As there’s far more to cover on the Argentinians side, there’s this Disney World type train that ferries you from the entrance through lower and upper section walkways to the Devils Throat and back again.Though not overly discernible from the Brazilian side, the Argentines have built a huge amount of walkways into and alongside the upper and lower sections of the falls, this allows you to get amazing perspectives alongside some of the falls and it really shows you the up close power of the falls as they cascade over and around you.

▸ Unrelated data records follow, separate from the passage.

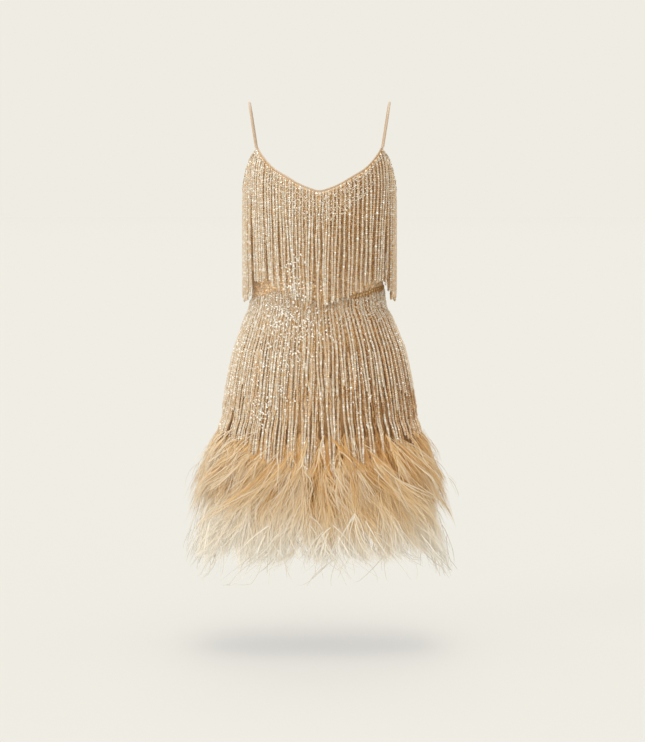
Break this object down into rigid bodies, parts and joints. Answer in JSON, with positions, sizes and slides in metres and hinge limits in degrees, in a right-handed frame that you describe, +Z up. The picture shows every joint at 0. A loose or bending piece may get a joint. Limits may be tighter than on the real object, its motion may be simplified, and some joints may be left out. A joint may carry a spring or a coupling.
{
  "type": "flapper dress",
  "caption": "Hollow sleeveless mini dress with thin shoulder straps, a V neck, tiered curtains of beaded fringe and a feathered hem.",
  "frame": {"origin": "on the shoulder line where the straps are held, midway between the tops of the two straps", "axes": "+Z up, -Y towards the dress's front, +X towards the wearer's left"},
  "size_m": [0.5004, 0.3987, 0.8799],
  "materials": {
    "base_cloth": "stretch mesh sewn all over with small matt gold sequins",
    "binding": "narrow tan satin bias binding and rolled straps, soft sheen",
    "braid": "looped metallic-thread braid, old gold",
    "bead_fringe": "strands of small silver-lined champagne glass beads, glossy",
    "plume": "ostrich plumes dyed peach tan, matt and soft",
    "down": "ostrich plumes dyed pale cream, matt, thin at the tips"
  },
  "bodies": {
    "root": {"bodice_front": "base_cloth", "bodice_back": "base_cloth", "skirt_front": "base_cloth", "skirt_back": "base_cloth", "neck_binding_front": "binding", "neck_binding_back": "binding", "armhole_binding_left": "binding", "armhole_binding_right": "binding", "strap_left": "binding", "strap_right": "binding", "waist_braid_front": "braid", "waist_braid_back": "braid", "bodice_fringe_front": "bead_fringe", "bodice_fringe_back": "bead_fringe", "bodice_fringe_left": "bead_fringe", "bodice_fringe_right": "bead_fringe", "skirt_fringe_upper_front": "bead_fringe", "skirt_fringe_upper_back": "bead_fringe", "skirt_fringe_lower_front": "bead_fringe", "skirt_fringe_lower_back": "bead_fringe", "feathers_upper_front": "plume", "feathers_upper_back": "plume", "feathers_lower_front": "down", "feathers_lower_back": "down"}
  },
  "joints": []
}
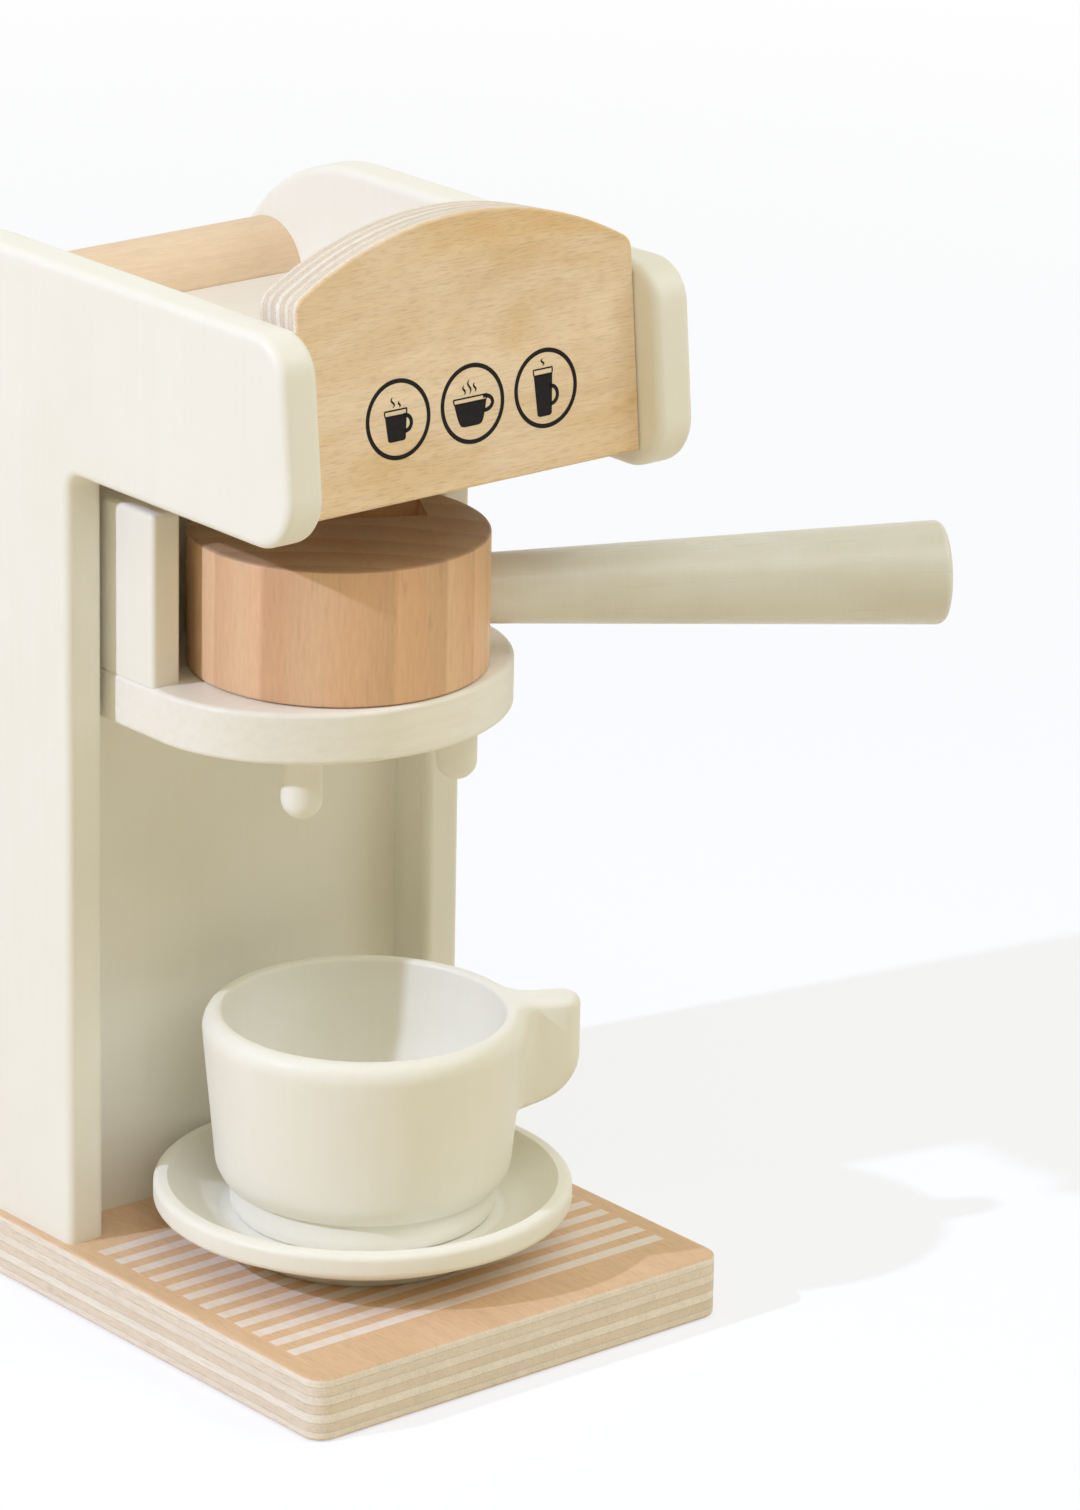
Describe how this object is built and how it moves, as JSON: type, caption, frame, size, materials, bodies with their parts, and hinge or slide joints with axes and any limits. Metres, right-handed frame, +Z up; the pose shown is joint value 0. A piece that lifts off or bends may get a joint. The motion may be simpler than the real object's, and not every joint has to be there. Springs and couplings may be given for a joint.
{
  "type": "toy coffee maker",
  "caption": "Wooden toy espresso machine with a swinging portafilter over two spouts, a cup tray on top, and a loose cup and saucer on its base.",
  "frame": {"origin": "centre of the base board's underside", "axes": "+Z up, -Y to the front of the machine, +X to the right as seen from the front"},
  "size_m": [0.1852, 0.1874, 0.2651],
  "materials": {
    "cream_paint": "satin cream paint on wood",
    "panel_plywood": "clear matt varnish on birch plywood",
    "base_plywood": "clear matt varnish on birch plywood",
    "pale_board": "satin pale paint on wood",
    "rail_wood": "clear matt varnish on birch",
    "block_wood": "clear matt varnish on beech",
    "handle_paint": "satin greige paint on wood",
    "cup_paint": "satin cream paint on wood",
    "pin_wood": "bare beech dowel",
    "screw_steel": "zinc-plated steel"
  },
  "bodies": {
    "stand": {"base": "base_plywood", "left_side": "cream_paint", "right_side": "cream_paint", "inner_wall": "cream_paint", "front_panel": "panel_plywood", "top_board": "pale_board", "rear_rail": "rail_wood", "shelf": "pale_board", "left_guide": "cream_paint", "right_guide": "cream_paint", "left_spout": "cream_paint", "right_spout": "cream_paint", "base_screws": "screw_steel", "inner_wall_pins": "pin_wood", "top_board_pins": "pin_wood", "front_panel_pins": "pin_wood", "rear_rail_pins": "pin_wood", "shelf_pins": "pin_wood", "guide_pins": "pin_wood"},
    "portafilter": {"portafilter_block": "block_wood", "portafilter_handle": "handle_paint"},
    "saucer": {"saucer": "cup_paint"},
    "cup": {"cup": "cup_paint"}
  },
  "joints": [
    {"name": "portafilter_swing", "type": "hinge", "parent": "stand", "child": "portafilter", "pos_m": [0, -0.0192, 0.152], "axis": [0, 0, 1], "range_deg": [-145, 25]},
    {"name": "saucer_slide", "type": "slide", "parent": "stand", "child": "saucer", "axis": [0, -1, 0], "range_m": [0, 0.105]},
    {"name": "cup_lift", "type": "slide", "parent": "saucer", "child": "cup", "axis": [0, 0, 1], "range_m": [0, 0.045]}
  ]
}
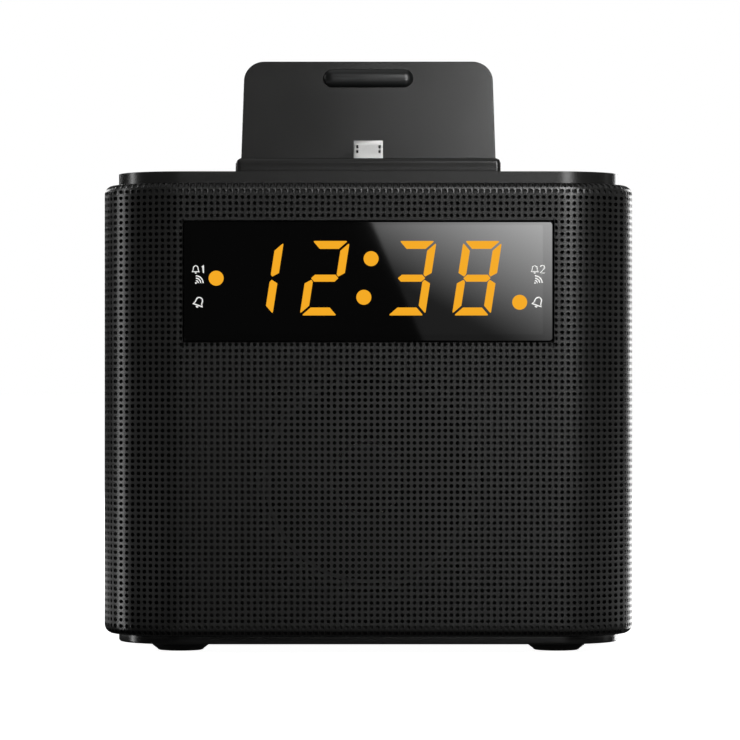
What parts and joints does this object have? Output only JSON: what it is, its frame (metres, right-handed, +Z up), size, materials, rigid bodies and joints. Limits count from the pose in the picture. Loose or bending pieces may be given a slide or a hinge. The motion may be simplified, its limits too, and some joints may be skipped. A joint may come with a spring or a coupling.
{
  "type": "clock radio",
  "caption": "Rounded clock radio wrapped in a perforated grille, with an amber digital display and a phone dock on top.",
  "frame": {"origin": "middle of the overall box, on the surface that the feet stand on", "axes": "+Z up, longest side; +Y towards the back, shortest side; +X to the right as the listener sees it; the display faces -Y"},
  "size_m": [0.1182, 0.096, 0.1355],
  "materials": {
    "grille_black": "satin black powder coat, perforated",
    "satin_black": "smooth satin black",
    "inner_black": "matt moulded",
    "rubber_black": "matt",
    "smoke_lens": "polished smoked acrylic",
    "amber_diffuser": "translucent amber, lit from behind",
    "board_green": "solder-masked board",
    "steel": "plated",
    "ferrite": "dull sintered ferrite",
    "paper_cone": "pressed black paper",
    "cell_sleeve": "plain printed sleeve, no text"
  },
  "bodies": {
    "radio": {"antenna_grommet": "rubber_black", "backrest": "satin_black", "backrest_brace": "satin_black", "backrest_pad": "rubber_black", "backup_cell_front": "cell_sleeve", "backup_cell_rear": "cell_sleeve", "base_plate": "satin_black", "base_screw_front_left": "steel", "base_screw_front_right": "steel", "base_screw_rear_left": "steel", "base_screw_rear_right": "steel", "battery_contact_left": "steel", "battery_contact_right": "steel", "dc_jack": "inner_black", "display_board": "board_green", "display_reflector": "inner_black", "display_window": "smoke_lens", "dock_platform": "satin_black", "foot_front_left": "rubber_black", "foot_front_right": "rubber_black", "foot_rear_left": "rubber_black", "foot_rear_right": "rubber_black", "front_cabinet": "inner_black", "key_board": "board_green", "main_board": "board_green", "plug_pin": "steel", "plug_spring": "steel", "rear_cover": "satin_black", "segment_light_guide": "amber_diffuser", "speaker_basket": "steel", "speaker_grille": "grille_black", "speaker_magnet": "ferrite", "speaker_pole_plate": "steel", "speaker_screw_1": "steel", "speaker_screw_2": "steel", "speaker_screw_3": "steel", "speaker_screw_4": "steel", "speaker_spider": "paper_cone", "speaker_surround": "rubber_black", "speaker_yoke": "steel", "top_panel": "satin_black", "usb_socket": "steel"},
    "snooze_bar": {"snooze_bar": "satin_black"},
    "alarm_1_button": {"alarm_1_button": "satin_black"},
    "alarm_2_button": {"alarm_2_button": "satin_black"},
    "tune_down_button": {"tune_down_button": "satin_black"},
    "tune_up_button": {"tune_up_button": "satin_black"},
    "volume_down_button": {"volume_down_button": "satin_black"},
    "volume_up_button": {"volume_up_button": "satin_black"},
    "set_time_button": {"set_time_button": "satin_black"},
    "radio_button": {"radio_button": "satin_black"},
    "battery_door": {"battery_door": "satin_black"},
    "cone": {"speaker_cone": "paper_cone", "speaker_dust_cap": "paper_cone"},
    "plug": {"plug_carrier": "inner_black", "plug_shell": "steel", "plug_tongue": "inner_black"}
  },
  "joints": [
    {"name": "snooze_bar_press", "type": "slide", "parent": "radio", "child": "snooze_bar", "axis": [0, 0, -1], "range_m": [0, 0.0008], "stiffness_N_per_m": 900, "springref_m": -0.0004},
    {"name": "alarm_1_button_press", "type": "slide", "parent": "radio", "child": "alarm_1_button", "axis": [0, 0, -1], "range_m": [0, 0.0008], "stiffness_N_per_m": 900, "springref_m": -0.0004},
    {"name": "alarm_2_button_press", "type": "slide", "parent": "radio", "child": "alarm_2_button", "axis": [0, 0, -1], "range_m": [0, 0.0008], "stiffness_N_per_m": 900, "springref_m": -0.0004},
    {"name": "tune_down_button_press", "type": "slide", "parent": "radio", "child": "tune_down_button", "axis": [0, 0, -1], "range_m": [0, 0.0008], "stiffness_N_per_m": 900, "springref_m": -0.0004},
    {"name": "tune_up_button_press", "type": "slide", "parent": "radio", "child": "tune_up_button", "axis": [0, 0, -1], "range_m": [0, 0.0008], "stiffness_N_per_m": 900, "springref_m": -0.0004},
    {"name": "volume_down_button_press", "type": "slide", "parent": "radio", "child": "volume_down_button", "axis": [0, 0, -1], "range_m": [0, 0.0008], "stiffness_N_per_m": 900, "springref_m": -0.0004},
    {"name": "volume_up_button_press", "type": "slide", "parent": "radio", "child": "volume_up_button", "axis": [0, 0, -1], "range_m": [0, 0.0008], "stiffness_N_per_m": 900, "springref_m": -0.0004},
    {"name": "set_time_button_press", "type": "slide", "parent": "radio", "child": "set_time_button", "axis": [0, 0, -1], "range_m": [0, 0.0008], "stiffness_N_per_m": 900, "springref_m": -0.0004},
    {"name": "radio_button_press", "type": "slide", "parent": "radio", "child": "radio_button", "axis": [0, 0, -1], "range_m": [0, 0.0008], "stiffness_N_per_m": 900, "springref_m": -0.0004},
    {"name": "battery_door_slide", "type": "slide", "parent": "radio", "child": "battery_door", "axis": [0, 1, 0], "range_m": [0, 0.03]},
    {"name": "cone_travel", "type": "slide", "parent": "radio", "child": "cone", "axis": [0, -1, 0], "range_m": [-0.0008, 0.0008], "stiffness_N_per_m": 600, "deforming": ["speaker_surround", "speaker_spider"]},
    {"name": "plug_rock", "type": "hinge", "parent": "radio", "child": "plug", "pos_m": [0, -0.00426, 0.1056], "axis": [1, 0, 0], "range_deg": [0, 8], "stiffness_Nm_per_rad": 0.02, "springref_deg": -11.46}
  ]
}
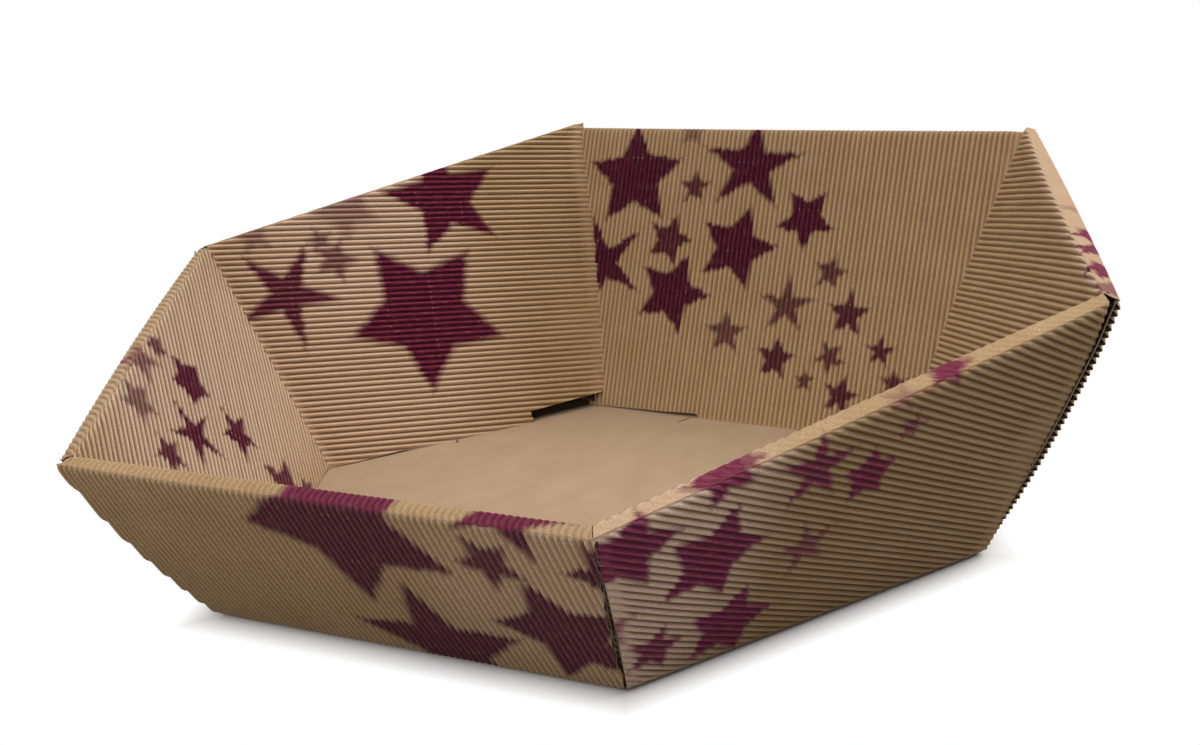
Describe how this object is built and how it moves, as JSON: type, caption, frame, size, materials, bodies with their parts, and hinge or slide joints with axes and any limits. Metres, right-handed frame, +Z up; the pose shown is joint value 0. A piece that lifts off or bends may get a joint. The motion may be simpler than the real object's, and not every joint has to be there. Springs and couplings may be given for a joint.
{
  "type": "hexagonal gift box",
  "caption": "Open hexagonal gift tray folded from single-face corrugated kraft board, with leaning double walls, a rim rising to the back, locking tabs and printed stars.",
  "frame": {"origin": "centre of the bounding box on the plane that the underside's flute crests rest on", "axes": "+Z up out of the tray, -Y towards the low front wall, +X to the right seen from the front"},
  "size_m": [0.3962, 0.33, 0.1266],
  "materials": {
    "kraft_board": "matte, uncoated kraft paper with plum stars"
  },
  "bodies": {
    "root": {"folded_box": "kraft_board"}
  },
  "joints": []
}
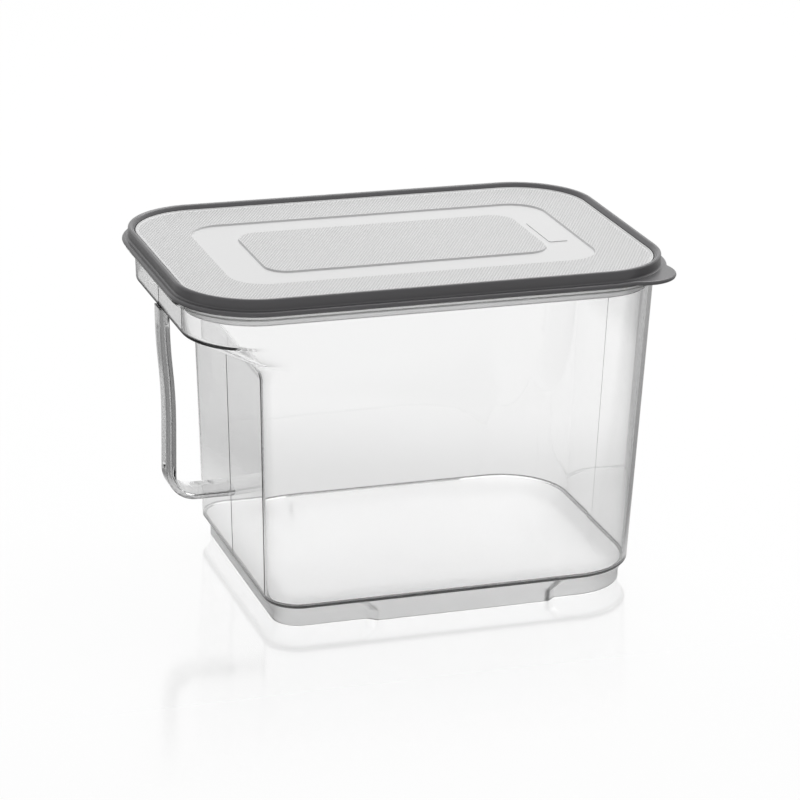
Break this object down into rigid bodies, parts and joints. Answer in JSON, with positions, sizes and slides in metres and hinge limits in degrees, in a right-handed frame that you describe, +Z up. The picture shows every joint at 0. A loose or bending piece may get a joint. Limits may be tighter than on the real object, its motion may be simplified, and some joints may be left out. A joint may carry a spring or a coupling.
{
  "type": "food storage box",
  "caption": "Clear plastic food storage box, rounded and tapered, with a side handle under a stepped end, a foot ring and a two-tone lift-off lid with a pull tab.",
  "frame": {"origin": "centre of the bounding box at the foot ring's lower face", "axes": "+Z up, X along the long side with the handle at -X, front at -Y"},
  "size_m": [0.25, 0.168, 0.1718],
  "materials": {
    "clear_plastic": "clear gloss",
    "clear_handle_plastic": "clear gloss",
    "dark_grey_rim": "satin",
    "light_grey_panel": "fine texture with a smooth band"
  },
  "bodies": {
    "box": {"container_body": "clear_plastic", "handle": "clear_handle_plastic"},
    "lid": {"lid_rim": "dark_grey_rim", "lid_panel": "light_grey_panel"}
  },
  "joints": [
    {"name": "lid_lift", "type": "slide", "parent": "box", "child": "lid", "axis": [0, 0, 1], "range_m": [0, 0.15]}
  ]
}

They also run a variety of different tours; we experienced a right-up-close moment by boarding a high-powered boat, putting all our stuff into dry-sacks and wearing our fandango waterproof jackets. The boat takes you to the crashing waters of the falls, right under from where the water tips the edge at 70 or so meters. They drive you right into the spray and through the chopped up water. It’s impossible to keep your eyes open. It would be like staring through a bucket of water to the face. But it’s a great experience in getting an idea of just how powerful these falls are.

The Argentine side is also a much busier and has greater environmental impact given how close and how many people are traversing the walkways. Often you feel like you’re just following the hordes of Italian tour groups with their funny green hats with bobble pom-poms on them. And you have those countless moments of people elbowing their camera into your shot. But if you really try you can pick a moment of transition between groups, grab a bench and sit up right up and close to the falls and just have a moment with them. There’s all this chatter about positive ionisation around the falls, but there is just something about a) that magnitude, breadth and power that has all occurred naturally and b) being somewhere so different.

So you leave the experience exhausted and drained but completely enchanted. We’re now getting used to the idea that some of the warmer weather we’re experiencing will become cooler as we venture south toward Buenos Aires, and eventually into the Andes. So in a sense we say goodbye to not only one of the worlds natural wonders but the comforts of the sub-tropical heat.